On Windows and Xbox:
- The pool create an semaphore with
CreateSemaphore
.- The worker threads call
WaitForSingleObject
.
- When a worker thread's task is finished, release the semaphore with
ReleaseSemaphore
.
- The worker threads call
- During cleanup, the pool waits for all threads to terminate with
WaitForMultipleObjects
.
- The semaphore is destroyed with
CloseHandle
.
Lockless Programming
Lockless programming is a way to safely share data between multiple threads without the cost of acquiring and releasing locks.
Interlocked functions can perform simple thread-safe operations without using locks.
The use of these functions is called lockless programming.
Lockless Containers
Data can be safely shared between threads using lockless containers.
Code that executes on parallel threads can add and remove elements on the lock-free containers simultaneously.
- Lock-free Stack
- Lock-free Queue
- Lock-free Priority Queue
- Lock-free Hash Table
Lock-free Stack
Provides a thread-safe mechanism for adding and removing data elements from a last-in-first-out (LIFO) data structure.
Lock-free Queue
Provides a thread-safe mechanism for adding and removing data elements from a first-in-first-out (GIFO) data structure.
Lock-free Priority Queue
Provides a thread-safe mechanism for adding and removing data elements from a prioritized queue structure where the elements are sorted according to a key.
Lock-free Hash Table
Provides a thread-safe mechanism for adding and removing data elements from a hash-tree structure based on a hash key value.
Logging
The logging functions should be implemented using a thread-safe mechanism to perform physical writes to a log file on a specified hardware thread.
Best Practices
- Use as few threads as possible on each processor.
- Minimize context switching.
- Minimize use of system resources.
- Schedule threads on all available processors.
Synchronization
- Even though some synchronization methods are faster than others, it is usually better to synchronize less often.
- All shared data that can be written to must be protected with a synchronization primitive.
- Minimize the amount of shared data.
- Minimize the time spent updating shared data.
- Use lockless programming when appropriate.
Scheduling Priorities
A typical strategy is to set background threads, particularly those that are processor intensive, to a low priority, to ensure that they can be preempted when necessary.
The waiting high-priority thread then use a wait function, which let the system's scheduler boosts the dynamic priority of the background thread.
Thread Local Storage
The thread local storage (TLS) is an important way of avoiding synchronization.
Global variables can be defined as being per-thread. It gives each thread its own copy of it which can be referenced safely and efficiently without requiring synchronization.
TLS Storage
- On Windows and Xbox, use the TLS API.
- On other platforms, use the POSIX pthread library.
Steps:
- During the program initialization, one thread allocates a TLS index/key.

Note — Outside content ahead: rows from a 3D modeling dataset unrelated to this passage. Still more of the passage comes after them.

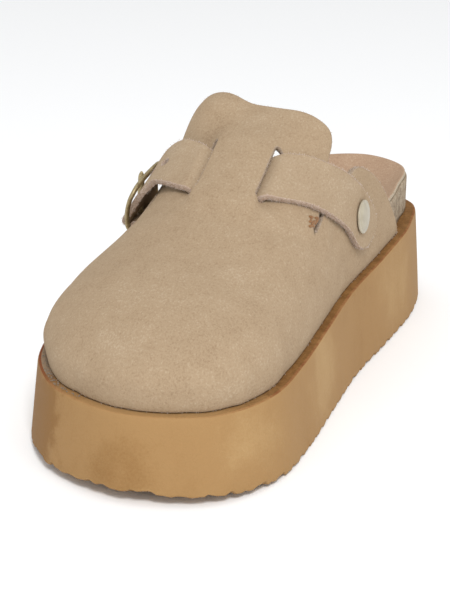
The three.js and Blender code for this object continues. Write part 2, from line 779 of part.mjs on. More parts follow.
const STRAP_STEPS = 34;
const STRAP_CUTS = 4;
const RAMP_STEPS = 6;
const rivetStation = strapStation(RIVET_AROUND);
const strapEndAround = RIVET_AROUND + STRAP_END / rivetStation.girth;

// The strap's stations: close together where it rises out of a slot.
function rampArounds(side) {
  const { girth } = strapMiddle(0.2 * side);
  const slot = slotAcross(side);
  return Array.from({ length: RAMP_STEPS + 1 }, (_, i) => {
    const gone = lerp(slot + SLOT_WIDTH / 2, slot + SLOT_RAMP * 1.35, i / RAMP_STEPS);
    return (side * gone) / girth;
  });
}
function strapArounds() {
  const [inner, outer] = [rampArounds(1), rampArounds(-1)];
  const spread = Array.from({ length: STRAP_STEPS + 1 }, (_, i) =>
    lerp(STRAP_TIP_AROUND, strapEndAround, i / STRAP_STEPS),
  );
  const margin = 0.012;
  const clear = (around, ramp) => {
    const [low, high] = [Math.min(ramp[0], ramp.at(-1)), Math.max(ramp[0], ramp.at(-1))];
    return around < low - margin || around > high + margin;
  };
  const coarse = spread.filter((around) => clear(around, inner) && clear(around, outer));
  return [...coarse, ...inner, ...outer].sort((a, b) => a - b);
}

// Half a strap's width at a distance from its rounded end.
function roundedHalf(fromEnd, width) {
  const radius = width * 0.42;
  const near = 1 - Math.min(fromEnd, radius) / radius;
  return width / 2 - radius * (1 - Math.sqrt(Math.max(0, 1 - near ** 2)));
}

// The strap as a band, made larger on every side, and higher, where it serves as an opening.
function strapBand(arounds, extra = 0, headroom = 0) {
  const stations = arounds.map(strapStation);
  return sheetSolid(stations.length - 1, STRAP_CUTS, (i, j, side) => {
    const station = stations[i];
    const { around, girth, gone } = station;
    const fromEnd = Math.min(strapEndAround - around, around - STRAP_TIP_AROUND) * girth;
    const narrowed = smoothstep(Math.abs(around), 0.2, 0.5);
    const width = lerp(STRAP_MIDDLE_WIDTH, STRAP_WIDTH, narrowed);
    const half = roundedHalf(fromEnd, width) + extra;
    const across = (j / STRAP_CUTS - 0.5) * 2 * half;
    const slant = STRAP_END_SLANT * smoothstep(around, 0.5, strapEndAround);
    const along = across * (station.skew + slant);
    const under = strapLift(around, gone) - extra;
    const above = under + STRAP_THICKNESS + 2 * extra + headroom;
    return bandPoint(station, across, along, side ? under : above);
  });
}

// The opening the strap passes through beside each slot.
const strapOpening = (side) =>
  strapBand(
    rampArounds(side).sort((a, b) => a - b),
    GAP * 1.7,
    UPPER_WALL,
  );

// A turned piece standing on a station: rows of radius and height above the upper there.
const TURNED_SIDES = 18;
function turned(station, rows) {
  const lathe = new THREE.LatheGeometry(
    rows.map(([radius, height]) => new THREE.Vector2(radius, height)),
    TURNED_SIDES,
  );
  lathe.applyMatrix4(
    new THREE.Matrix4().makeBasis(station.across, station.normal, station.along),
  );
  lathe.translate(station.point.x, station.point.y, station.point.z);
  return solidOfGeometry(lathe);
}

const peg = (station, radius, from, to) =>
  turned(station, [
    [0, from],
    [radius, from],
    [radius, to],
    [0, to],
  ]);

// A rivet: inner head, shank and domed cap. Its hole in other pieces is the same shank, wider.
const headSink = 0.5;
function rivet(station, diameter, dome, seat) {
  const radius = diameter / 2;
  const shank = RIVET_SHANK / 2;
  const inside = -UPPER_WALL - GAP - headSink;
  const cap = [1, 0.88, 0.6, 0.3, 0].map((share) => [
    radius * share,
    seat + 0.6 + (dome - 0.6) * Math.sqrt(1 - share ** 2),
  ]);
  return turned(station, [
    [0, inside - RIVET_HEAD],
    [radius * 0.6, inside - RIVET_HEAD],
    [radius * 0.6, inside],
    [shank, inside],
    [shank, seat],
    [radius, seat],
    ...cap,
  ]);
}
const rivetHole = (station) =>
  peg(station, RIVET_SHANK / 2 + GAP, -INSTEP_RISE / 4, INSTEP_RISE / 4);

// The buckle's own directions: across the strap, from the outer bar down to the hinge, and out.
const outerBar = strapStation(OUTER_BAR_AROUND);
const hinge = strapStation(HINGE_AROUND);
const tabRivetStation = strapStation(TAB_RIVET_AROUND);
const outerBarLift =
  strapLift(OUTER_BAR_AROUND, outerBar.gone) +
  STRAP_THICKNESS +
  FRAME_CLEARANCE +
  FRAME_THICKNESS / 2;
const barPlace = outerBar.point.clone().addScaledVector(outerBar.normal, outerBarLift);
const hingePlace = hinge.point.clone().addScaledVector(hinge.normal, hingeLift);
const buckleDown = hingePlace.clone().sub(barPlace);
const frameReach = buckleDown.length();
buckleDown.normalize();
const buckleAcross = hinge.across.clone().add(outerBar.across);
buckleAcross.addScaledVector(buckleDown, -buckleAcross.dot(buckleDown)).normalize();
const buckleOut = new THREE.Vector3().crossVectors(buckleAcross, buckleDown).normalize();
if (buckleOut.dot(hinge.normal) < 0) {
  buckleOut.negate();
  buckleAcross.negate();
}
const buckleFrame = new THREE.Matrix4()
  .makeBasis(buckleAcross, buckleDown, buckleOut)
  .setPosition(barPlace.clone().lerp(hingePlace, 0.5));

// A bar swept round a rounded rectangle in the buckle's plane; the outer bar bows.
const BAR_SIDES = 8;
function framePath() {
  const halfWidth = STRAP_WIDTH / 2 + FRAME_ROOM + FRAME_BAR / 2;
  const halfReach = frameReach / 2;
  const points = [];
  for (const [sx, sy, start] of [[1, 1, 0], [-1, 1, 1], [-1, -1, 2], [1, -1, 3]]) {
    for (let k = 0; k <= 5; k += 1) {
      const turn = (start + k / 5) * (Math.PI / 2);
      points.push([
        sx * (halfWidth - FRAME_CORNER) + FRAME_CORNER * Math.cos(turn),
        sy * (halfReach - FRAME_CORNER) + FRAME_CORNER * Math.sin(turn),
      ]);
    }
    if (start % 2 === 0) {
      for (const share of [0.5, 0, -0.5]) {
        points.push([sx * share * (halfWidth - FRAME_CORNER), sy * halfReach]);
      }
    }
  }
  return points.map(([x, y]) => {
    const outerShare = smoothstep(-y, -halfReach, halfReach);
    return new THREE.Vector3(x, y, -FRAME_BOW * (x / halfWidth) ** 2 * outerShare);
  });
}

function frameLoop() {
  const path = framePath();
  const stations = path.length;
  const corners = [];
  const faces = [];
  const at = (i, k) => (i % stations) * BAR_SIDES + (k % BAR_SIDES);
  path.forEach((point, i) => {
    const ahead = path[(i + 1) % stations];
    const behind = path[(i + stations - 1) % stations];
    const direction = ahead.clone().sub(behind).normalize();
    const out = new THREE.Vector3(direction.y, -direction.x, 0).normalize();
    for (let k = 0; k < BAR_SIDES; k += 1) {
      const turn = (2 * Math.PI * (k + 0.5)) / BAR_SIDES;
      const wide = (FRAME_BAR / 2) * Math.sign(Math.cos(turn)) * Math.abs(Math.cos(turn)) ** 0.6;
      const thick =
        (FRAME_THICKNESS / 2) * Math.sign(Math.sin(turn)) * Math.abs(Math.sin(turn)) ** 0.6;
      corners.push(point.clone().addScaledVector(out, wide).setZ(point.z + thick));
      faces.push(
        [at(i, k), at(i + 1, k), at(i + 1, k + 1)],
        [at(i, k), at(i + 1, k + 1), at(i, k + 1)],
      );
    }
  });
  return solid(
    corners.map((corner) => corner.applyMatrix4(buckleFrame)),
    faces,
  );
}

// A flat shape in the plane of the buckle's side view, given thickness across the strap.
// Its points are a distance down the strap and a distance out.
function sideSolid(points, width) {
  const shape = new THREE.Shape(points.map(([x, y]) => new THREE.Vector2(x, y)));
  const plate = new THREE.ExtrudeGeometry(shape, {
    depth: width,
    bevelEnabled: false,
    steps: 1,
  });
  plate.translate(0, 0, -width / 2);
  plate.applyMatrix4(
    new THREE.Matrix4().makeBasis(
      new THREE.Vector3(0, 1, 0),
      new THREE.Vector3(0, 0, 1),
      new THREE.Vector3(1, 0, 0),
    ),
  );
  return solidOfGeometry(plate.applyMatrix4(buckleFrame));
}

const EYE_SIDES = 14;
function hingeRod(radius, width) {
  const circle = Array.from({ length: EYE_SIDES }, (_, i) => {
    const turn = (2 * Math.PI * i) / EYE_SIDES;
    return [frameReach / 2 + radius * Math.cos(turn), radius * Math.sin(turn)];
  });
  return sideSolid(circle, width);
}
const eye = (radius, wall, width) =>
  hingeRod(radius + wall, width).subtract(hingeRod(radius, width * 2));

// The prong: an eye on the hinge, and an arm that comes up through the strap and rests on the
// outer bar.
const prongEyeWall = PRONG_THICKNESS * 0.6;
function prongArm(extra) {
  const rest = FRAME_THICKNESS / 2 + GAP - extra;
  const high = rest + PRONG_THICKNESS + 2 * extra;
  const tip = -frameReach / 2 - FRAME_BAR / 2 - 1;
  const low = eyeRadius + prongEyeWall * 0.4;
  return sideSolid(
    [
      [tip - extra, rest],
      [frameReach / 2 - low * 1.6, rest],
      [frameReach / 2 - low, low * 0.55 - extra],
      [frameReach / 2 - low * 0.6, high - extra],
      [frameReach / 2 - low * 1.4, high],
      [tip - extra, high - PRONG_THICKNESS * 0.4],
    ],
    PRONG_WIDTH + 2 * extra,
  );
}
const prong = () =>
  hingeRod(eyeRadius + prongEyeWall, PRONG_WIDTH)
    .add(prongArm(0))
    .subtract(hingeRod(eyeRadius, PRONG_WIDTH * 2));

// The tab: a plate on the wing, folded round the hinge, with a notch for the prong.
function tab() {
  const [steps, cuts] = [6, 2];
  const stations = Array.from({ length: steps + 1 }, (_, i) =>
    strapStation(lerp(TAB_END_AROUND, HINGE_AROUND, i / steps)),
  );
  const plate = sheetSolid(steps, cuts, (i, j, side) => {
    const station = stations[i];
    const fromEnd = (station.around - TAB_END_AROUND) * station.girth;
    const across = (j / cuts - 0.5) * 2 * roundedHalf(fromEnd, TAB_WIDTH);
    return bandPoint(station, across, 0, GAP + (1 - side) * TAB_THICKNESS);
  });
  const notch = sideSolid(
    [
      [-frameReach, -frameReach],
      [frameReach * 0.5 + eyeRadius * 1.7, -frameReach],
      [frameReach * 0.5 + eyeRadius * 1.7, frameReach],
      [-frameReach, frameReach],
    ],
    PRONG_WIDTH + 4 * GAP,
  );
  return plate
    .add(eye(eyeRadius, TAB_THICKNESS, TAB_WIDTH))
    .subtract(hingeRod(eyeRadius, TAB_WIDTH * 2))
    .subtract(notch);
}
// The piece that is left when loose chips of a cut are dropped.
const mainBody = (made) =>
  made.decompose().reduce((best, body) => (body.volume() > best.volume() ? body : best));

const suede = { color: 0xb9a283, roughness: 0.95, metalness: 0 };
const finishes = {
  platform: new THREE.MeshStandardMaterial({ color: 0xb99362, roughness: 0.7, metalness: 0 }),
  cork: new THREE.MeshStandardMaterial({ color: 0x9e9382, roughness: 0.9, metalness: 0 }),
  cover: new THREE.MeshStandardMaterial({ color: 0xb49678, roughness: 0.95, metalness: 0 }),
  suede: new THREE.MeshStandardMaterial(suede),
  cap: new THREE.MeshStandardMaterial({ color: 0xc2b79b, roughness: 0.45, metalness: 0 }),
  buckle: new THREE.MeshStandardMaterial({ color: 0x8f8262, roughness: 0.4, metalness: 0.6 }),
};

const shoe = new THREE.Group();
function addPiece(name, made, finish) {
  const mesh = new THREE.Mesh(geometryOf(made), finishes[finish]);
  mesh.name = name;
  shoe.add(mesh);
}

const strapHoles = [1, 2, 3].map((count) => {
  const around = HINGE_AROUND + ((count + 0.6) * STRAP_HOLE_PITCH) / hinge.girth;
  return peg(strapStation(around), STRAP_HOLE, -GAP, INSTEP_RISE / 3);
});
const strap = [rivetHole(rivetStation), prongArm(GAP), ...strapHoles].reduce(
  (made, hole) => made.subtract(hole),
  strapBand(strapArounds()),
);
const upper = [
  openingPrism().subtract(tonguePrism()),
  slotPrism(1),
  slotPrism(-1),
  slitPrism(1),
  slitPrism(-1),
  strapOpening(1),
  strapOpening(-1),
  rivetHole(rivetStation),
  rivetHole(tabRivetStation),
].reduce((made, cut) => made.subtract(cut), upperShell());

addPiece('platform_sole', platformSole(), 'platform');
addPiece('footbed', footbed(), 'cork');
addPiece('footbed_cover', footbedCover(), 'cover');
addPiece('upper', mainBody(upper), 'suede');
addPiece('strap', mainBody(strap), 'suede');
addPiece(
  'strap_rivet',
  rivet(rivetStation, RIVET_DIAMETER, RIVET_DOME, GAP + STRAP_THICKNESS + GAP),
  'cap',
);
addPiece('buckle_tab', tab().subtract(rivetHole(tabRivetStation)), 'suede');
addPiece('tab_rivet', rivet(tabRivetStation, TAB_RIVET_DIAMETER, TAB_RIVET_DOME, tabTop + GAP), 'buckle');
addPiece('buckle_frame', frameLoop(), 'buckle');
addPiece('buckle_prong', prong(), 'buckle');

// The origin goes to the middle of the shoe's box.
const middle = new THREE.Box3().setFromObject(shoe).getCenter(new THREE.Vector3());
shoe.position.set(-middle.x, -middle.y, 0);

export default shoe;
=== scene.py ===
# %% [markdown]
# This notebook gives a packed clog its looks. The shoe is a thick foam platform, a cork footbed
# with a suede cover, a one-piece suede upper with a tongue, and one strap with a rivet and a buckle.
# Everything is built in the shoe's own millimetres and turned into metres at the end, because the
# shoemaker's sizes are easier to read that way.

# %% A right platform clog in suede
import math

import bpy
import numpy as np
from mathutils import Matrix, Vector
from mathutils.geometry import delaunay_2d_cdt
from mathutils.kdtree import KDTree


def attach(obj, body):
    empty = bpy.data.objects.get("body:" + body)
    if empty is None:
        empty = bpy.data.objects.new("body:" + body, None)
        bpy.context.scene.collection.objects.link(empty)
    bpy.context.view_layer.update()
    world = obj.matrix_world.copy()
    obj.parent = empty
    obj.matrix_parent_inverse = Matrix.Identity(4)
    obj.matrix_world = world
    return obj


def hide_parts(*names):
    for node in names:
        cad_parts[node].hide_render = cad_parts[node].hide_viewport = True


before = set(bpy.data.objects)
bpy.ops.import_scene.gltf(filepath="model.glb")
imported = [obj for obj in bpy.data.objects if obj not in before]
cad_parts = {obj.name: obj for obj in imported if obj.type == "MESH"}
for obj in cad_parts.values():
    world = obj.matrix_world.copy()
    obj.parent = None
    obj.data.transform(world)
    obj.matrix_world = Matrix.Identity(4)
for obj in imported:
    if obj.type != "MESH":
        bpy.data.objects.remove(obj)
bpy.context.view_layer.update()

# %% [markdown]
# The camera comes first, so that every later step can be judged from the photo's own place. It was
# fitted to the outline of the sole and the upper: about 67 cm away, a little to the big-toe side
# and 19 degrees above the floor, with a long lens.

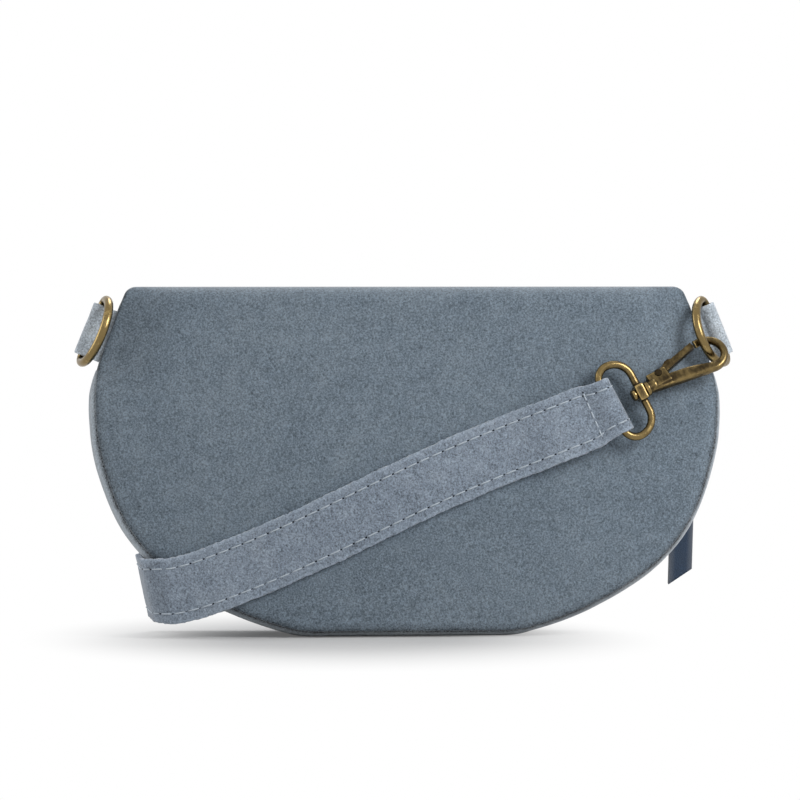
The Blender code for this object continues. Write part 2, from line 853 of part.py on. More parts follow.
def build_slider(place):
    """Slider in its own frame: X along the zip, Y up the front, Z into the bag."""
    half = SLIDER_LENGTH / 2
    wide = SLIDER_WIDTH / 2
    plate_low = CHAIN_OUTSIDE - SLIDER_CLEAR
    back_high = CHAIN_INSIDE + SLIDER_CLEAR
    top = bevel_all(box_mesh(
        "zip_slider", (-half, -wide, -SLIDER_TOP), (half, wide, plate_low)), SLIDER_FLANGE / 2, 1)
    thing = link_piece("zip_slider", top, BRASS, False)
    thing.parent = place
    bottom = box_mesh("slider_back", (-half, -wide, back_high), (half, wide, back_high + SLIDER_PLATE))
    bridge = box_mesh(
        "slider_bridge",
        (-half / 2, -SLIDER_BRIDGE / 2, -SLIDER_TOP / 2),
        (half / 2, SLIDER_BRIDGE / 2, back_high + SLIDER_PLATE / 2))
    arch = []
    legs = BAIL_HALF_SPAN
    crest = -SLIDER_TOP - BAIL_RISE - BAIL_WIRE
    arch.append(Vector((0.0, -legs, -SLIDER_TOP / 2)))
    bend = LINK_WIRE + BAIL_WIRE
    for step in range(TURN_STEPS + 1):
        angle = math.pi * step / TURN_STEPS
        side = -1.0 if angle < math.pi / 2 else 1.0
        across = side * (legs - bend) - math.cos(angle) * bend
        arch.append(Vector((0.0, across, crest + bend * (1.0 - math.sin(angle)))))
    arch.append(Vector((0.0, legs, -SLIDER_TOP / 2)))
    bail = solid_of(wire_curve("slider_bail", arch, BAIL_WIRE, False, TUBE_SIDES))
    for mesh in (bottom, bridge, bail):
        other = cutter_object(mesh.name, mesh)
        other.parent = place
        cut_or_join(thing, other, "UNION")


LINK_LEVEL = SLIDER_TOP + SLIDER_CLEAR + LINK_WIRE


def build_pull(place, angle):
    """Wire link under the bail and the folded leather pull that hangs on it."""
    link_place = empty(
        "link_place", (0.0, 0.0, -LINK_LEVEL), (0.0, 0.0, math.radians(angle)), place)
    slope = math.atan2(LINK_OUT, LINK_LENGTH)
    tilt = empty("link_tilt", (0.0, 0.0, 0.0), (slope, 0.0, 0.0), link_place)
    half = LINK_HALF_WIDTH
    loop = []
    for point in rounded_loop(-LINK_LENGTH, 0.0, half, LINK_CORNER, LINK_CORNER, CORNER_STEPS):
        loop.append(Vector((point.z, point.x, 0.0)))
    link = link_piece("pull_link", wire_curve("pull_link", loop, LINK_WIRE, True, TUBE_SIDES), BRASS, False)
    link.parent = tilt
    pull_place = empty(
        "pull_place", (0.0, -LINK_LENGTH, 0.0), (-slope, 0.0, 0.0), tilt)
    lean = empty("pull_lean", (0.0, 0.0, 0.0), (0.0, 0.0, -math.radians(PULL_LEAN)), pull_place)
    profile = keyhole(PULL_EYE, PULL_LEATHER, PULL_LENGTH, (PULL_NECK, PULL_SHOULDER))
    points = []
    for along, out in profile:
        wide = blend(
            PULL_NECK_HALF_WIDTH, PULL_HALF_WIDTH,
            smooth((-along - PULL_NECK) / (PULL_SHOULDER - PULL_NECK)))
        slant = PULL_SLANT_RISE if -along > PULL_LENGTH - LAYER_GAP else 0.0
        points.append((along, out, wide, slant))
    mesh = prism_mesh("pull_tab", points)
    mesh.transform(Matrix.Rotation(math.radians(90.0), 4, "Z") @ Matrix.Rotation(math.radians(90.0), 4, "X"))
    pull = link_piece("pull_tab", mesh, NAVY, False)
    pull.parent = lean


def keyhole(eye, leather, reach, stations):
    """Profile of a strip folded round a bar: eye at the origin, both ends towards -X."""
    outer = eye + leather
    inner_edge = LAYER_GAP / 2
    outer_edge = inner_edge + leather
    lean_out = math.asin(outer_edge / outer)
    lean_in = math.asin(inner_edge / eye)
    profile = [(-reach, outer_edge)]
    for station in reversed(stations):
        profile.append((-station, outer_edge))
    for step in range(EYE_STEPS + 1):
        angle = blend(math.pi - lean_out, lean_out - math.pi, step / EYE_STEPS)
        profile.append((outer * math.cos(angle), outer * math.sin(angle)))
    for station in stations:
        profile.append((-station, -outer_edge))
    profile.append((-reach, -outer_edge))
    profile.append((-reach, -inner_edge))
    for station in reversed(stations):
        profile.append((-station, -inner_edge))
    for step in range(EYE_STEPS + 1):
        angle = blend(lean_in - math.pi, math.pi - lean_in, step / EYE_STEPS)
        profile.append((eye * math.cos(angle), eye * math.sin(angle)))
    for station in stations:
        profile.append((-station, inner_edge))
    profile.append((-reach, inner_edge))
    return profile


def prism_mesh(name, points):
    """Closed prism: each point is (x, y, half width along Z, shift of x at the +Z end)."""
    count = len(points)
    corners = []
    for sign in (-1.0, 1.0):
        for along, out, wide, slant in points:
            corners.append(Vector((along + sign * slant, out, sign * wide)))
    faces = []
    for index in range(count):
        beside = (index + 1) % count
        faces.append((index, beside, count + beside, count + index))
    faces.append(tuple(reversed(range(count))))
    faces.append(tuple(range(count, 2 * count)))
    mesh = mesh_from(name, corners, faces)
    work = bmesh.new()
    work.from_mesh(mesh)
    bmesh.ops.triangulate(work, faces=[face for face in work.faces if len(face.verts) > 4])
    work.to_mesh(mesh)
    work.free()
    return face_outward(mesh)


def tab_frame(name, sign):
    turn = -TAB_TILT if sign > 0 else 180.0 + TAB_TILT
    return empty(name, (sign * TAB_X, TAB_Y, TAB_Z), (0.0, math.radians(turn), 0.0))


def build_tab(name, place):
    profile = keyhole(TAB_EYE, TAB_LEATHER, TAB_REACH, ())
    filled_outline(name, [profile], -TAB_HALF_WIDTH, TAB_HALF_WIDTH, TAB_SUEDE, place)


def build_ring(name, place, turn):
    """D ring: bar along Z through the tab, bow towards its own +X."""
    path = []
    half = RING_HALF_WIDTH
    corner = RING_CORNER
    path += arc_points((corner, half - corner), corner, 180.0, 90.0, CORNER_STEPS)
    path += arc_points((RING_LEG, 0.0), half, 90.0, -90.0, BOW_STEPS)[1:]
    path += arc_points((corner, corner - half), corner, 270.0, 180.0, CORNER_STEPS)[1:]
    swing = empty(name + "_place", (0.0, 0.0, 0.0), (0.0, 0.0, math.radians(-90.0 - turn)), place)
    ring = link_piece(name, wire_curve(name, path, RING_WIRE, True, TUBE_SIDES), BRASS, False)
    ring.parent = swing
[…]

On Windows and Xbox, use TlsAlloc
.
- Each thread allocates storage and associate the index/key with a pointer to its storage.
On Windows and Xbox, use TlsSetValue
.
On POSIX, use pthread_key_create
and pthread_setspecific
.
- When a thread needs to access its storage, use the TLS index/key to retrieve the pointer.
On Windows and Xbox, use TlsGetValue
.
On POSIX, use pthread_getspecific
.
- When a thread no longer needs the storage that it has associated with a TLS index/key, it must free that storage.
On Widows and Xbox, use TlsFree
.
On POSIX, use pthread_key_delete
.
TLS Variable
Alternatively, a TLS variable can be declared.
- MSVC — the
__declspec
keyword and thethread
attribute.
__declspec(thread) int tls = 1;
- Clang/GCC — the
__thread
keyword.
__thread int tls = 1;
Timing
The rdtsc
instruction should not be used directly as it not necessarily synchronized between CPUs.
Use the Windows QPC API, or the C++ chrono library with a high-performance clock instead.
Debugging
A well balanced multithreaded system will reduce long stalls where threads are waiting on each other.
Some multithreaded bugs show up only rarely, making them difficult to find and fix.
Use Cases
Loading
Data is typically compressed which helps reduce the size on disk but increases the worklow of the loading.
A file loading thread that handles decompression should use asynchronous file I/O to process load requests from the update thread.
The loading thread should perform large reads in order to maximize data-reading efficiency.
Rendering
The rendering can be put on a separate thread.
The most simple strategy is for the rendering thread to handle rendering operations so that the update thread has less workload.
A more complex strategy is that the update thread prepares render buffers and render commands which the rendering thread can process. The update thread is one frame ahead of the render thread, which means that it takes two frames before user actions appear on the screen.
The update and rendering threads work in lockstep with each other, their communication buffers are simply double buffered. The update thread is filling one buffer while the render thread is reading from the other.
Physics and Animation
Physics and animation cannot be put onto a separate thread because the update thread requires the results of the calculations immediately.
Instead, the calculations are handled as jobs on multiple threads.
Careful design of data structures and synchronization points is important.
Optional Simulations
Some simulations can be handled by the job system such as procedural geometry (clouds...), cloth, hair and fuilds simulations.
They typically don't require complex synchronization with the update thread.
They do not need to run at a fixed frame rate.
Their complexity can be scaled down on lower systems.
Worker threads
There are two designs to implement worker threads.
- Each worker thread pulls assignments from their work queue as quickly as it can in a loop. The data goes from the update threads to the worker threads and then to the render thread, there can be a delay of three or more frames before some actions appear on the screen.
- Several worker threads pull assignments from the same work queue.